Someone who makes one reed a day might double it, to two.  Someone who orders three per month might make it five for the two months before their event.  The point is to have many choices and to have time to break everything in so you know what you have.

As I finished each large batch, I consciously chose more reeds for myself than I normally would have, and practiced on them in rotation. In normal times, I add maybe two new reeds each week to my case (retiring older ones as I go) - but for the past few weeks I pulled a new one each day and practiced on it and finished it to my liking.  I was also conscious of keeping older reeds which still had life, though I am always unabashed about removing and breaking off reeds which have functional problems or which don't make me happy for whatever reason.

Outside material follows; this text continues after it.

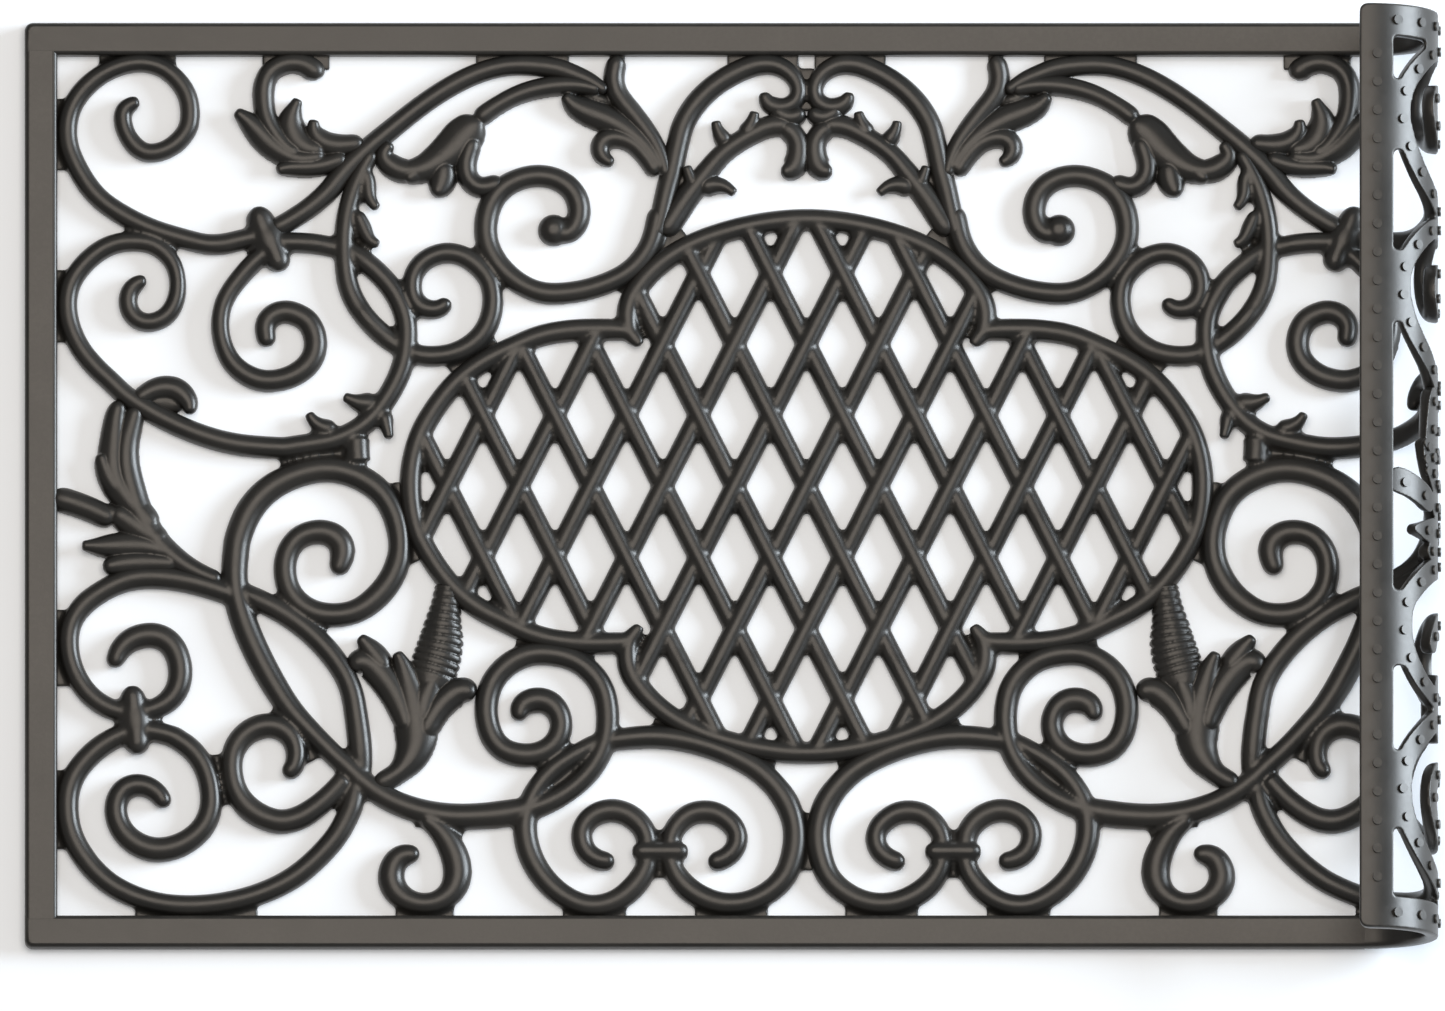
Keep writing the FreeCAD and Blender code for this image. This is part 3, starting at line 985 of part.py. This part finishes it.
for prefix, side in (("left", 1), ("right", -1)):
    parts = {
        "corner_scroll": [stroke(corner_scroll_shares, side, nose_end=False)],
        "rail_scroll": [stroke(rail_scroll_shares, side, nose_end=False, lengths=5),
                        stroke(tie_shares, side, studs=False)]
        + leaves(thorn_leaf_shares[2:], side),
        "hook_scroll": [stroke(hook_scroll_shares, side, nose_end=False)],
        "drop_scroll": [stroke(drop_scroll_shares, side, lengths=3)]
        + leaves(thorn_leaf_shares[:2], side),
        "centre_scroll": [stroke(centre_scroll_shares, side), boss(side)],
        "centre_arch": [stroke(centre_arch_shares, side)],
        "sprig": leaves(sprig_shares, side),
        "arch_stem": [stroke(arch_stem_shares, side)],
        "corner_leaf": leaves(corner_leaf_shares, side),
        "bud": [stroke(bud_stem_shares, side)] + leaves(bud_shares, side),
        "middle_leaf": leaves(middle_leaf_shares, side),
        "large_scroll": [stroke(large_scroll_shares, side, nose_end=False, lengths=3)],
        "front_scroll": [stroke(front_scroll_shares, side, nose_start=False)],
        "side_scroll": [stroke(side_scroll_shares, side, nose_start=False)],
        "front_corner_scroll": [stroke(front_corner_scroll_shares, side,
                                       nose_start=False, lengths=4)],
        "small_scroll": [stroke(small_scroll_shares, side, nose_end=False)],
        "foot_scroll": [stroke(foot_scroll_shares, side)],
        "bow_scroll": [stroke(bow_scroll_shares, side, nose_end=False)],
        "bridge_arch": [stroke(arch_scroll_shares[:13], side, nose_start=False,
                               nose_end=False)],
        "inner_loop": [stroke(arch_scroll_shares[12:], side, nose_start=False)],
        "side_leaf": leaves(side_leaf_shares, side),
        "flower": [stroke(horn_shares, side, nose_start=False,
                          ripple=rib_pitch_share * rod_width)]
        + leaves(cup_leaf_shares, side),
        "collars": [stroke([point + (collar_height_share,) for point in table], side,
                           studs=False)
                    for table in (back_collar_shares, side_collar_shares,
                                  front_collar_shares)],
        "webs": [web(table, side) for table in rail_web_shares + contact_web_shares]
        + ([web(table, side) for table in middle_web_shares] if side > 0 else []),
    }
    for name, shapes in parts.items():
        solids = [solid for shape in shapes for solid in shape.Solids]
        shape = solids[0] if len(solids) == 1 else Part.makeCompound(solids)
        keep_node("%s_%s" % (prefix, name), shape)

doc.recompute()
for item in doc.Objects:
    if "Invalid" in item.State or "Error" in item.State:
        raise RuntimeError("failed object: " + item.Name)
os.makedirs("parts", exist_ok=True)
for item in nodes:
    shape = item.Shape
    if shape.isNull() or not shape.isValid() or not shape.Solids:
        raise RuntimeError("bad shape: " + item.Label)
    shape.exportStep("parts/%s.step" % item.Label)
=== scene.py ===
import math

import bmesh
import bpy
import numpy as np
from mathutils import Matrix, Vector


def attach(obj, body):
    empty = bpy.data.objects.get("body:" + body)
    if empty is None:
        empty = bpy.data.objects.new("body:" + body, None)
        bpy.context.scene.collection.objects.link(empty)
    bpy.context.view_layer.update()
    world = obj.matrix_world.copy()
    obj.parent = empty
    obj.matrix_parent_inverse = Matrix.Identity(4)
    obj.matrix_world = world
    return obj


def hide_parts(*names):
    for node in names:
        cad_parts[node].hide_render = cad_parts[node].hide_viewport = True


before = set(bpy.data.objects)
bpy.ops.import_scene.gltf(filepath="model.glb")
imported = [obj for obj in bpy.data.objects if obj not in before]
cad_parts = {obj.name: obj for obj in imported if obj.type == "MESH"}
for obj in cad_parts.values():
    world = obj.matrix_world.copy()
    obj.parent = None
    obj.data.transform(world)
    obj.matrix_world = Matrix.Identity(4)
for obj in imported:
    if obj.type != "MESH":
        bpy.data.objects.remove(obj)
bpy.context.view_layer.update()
bpy.context.scene.view_settings.view_transform = "Standard"

MM = 0.001

# Sizes of the mat that the smoothing needs, in metres. They are the CAD model's.
UNDERSIDE = 1.2 * MM
CURL_RADIUS = 36 * MM
FLAT_HALF_LENGTH = 272 * MM
CURL_AXIS_HEIGHT = UNDERSIDE + CURL_RADIUS

SIDES = ("left", "right")
STRAIGHT_RAILS = ["front_rail", "back_rail", "left_rail"]
ROLLED_SIDES = ["front_rail_curl", "back_rail_curl"]
ROLLED_RAILS = ROLLED_SIDES + ["right_rail"]


def both(*names):
    return ["%s_%s" % (side, name) for side in SIDES for name in names]


def one_side(side, *names):
    return ["%s_%s" % (side, name) for name in names]


# The camera, at the photograph's viewing angle

IMAGE_WIDTH = 1445
PIXELS_PER_METRE = 2052
TILT = math.radians(8.7)
MIDDLE_X = -40.94 * MM
MIDDLE_Y = -8.97 * MM
CAMERA_DISTANCE = 2.4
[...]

Some days, the new reed didn't work out, and some of the nearly-finished ones got sold out from under me, but when I began this final busy week (eleven rehearsals and performances, including four full run-throughs of the concerto, three meetings, eight students, regular reed shipments), I arrived at the first rehearsal with 22 good reeds in my case.  Some were older, most were newish, and I had had satisfactory practice sessions on every one.

It turned out that in the hall, in front of the orchestra, I needed bigger, beefier reeds than I would have expected, and I was happy that I had a wide selection to choose from.  It also turned out that I wanted the softer, older reeds desperately, for the other works on the concert and for the quintet services in the daytimes - and I had what I needed. On the whole I would say that I was perfectly happy with my reed options for the week.

On the whole I would say that I was perfectly happy with my reed options for the week.

That's such an unusual sentence for an oboist that I had to repeat it. Three weeks of active collecting brought me to a place of security, and this is a technique I recommend for any major oboe event.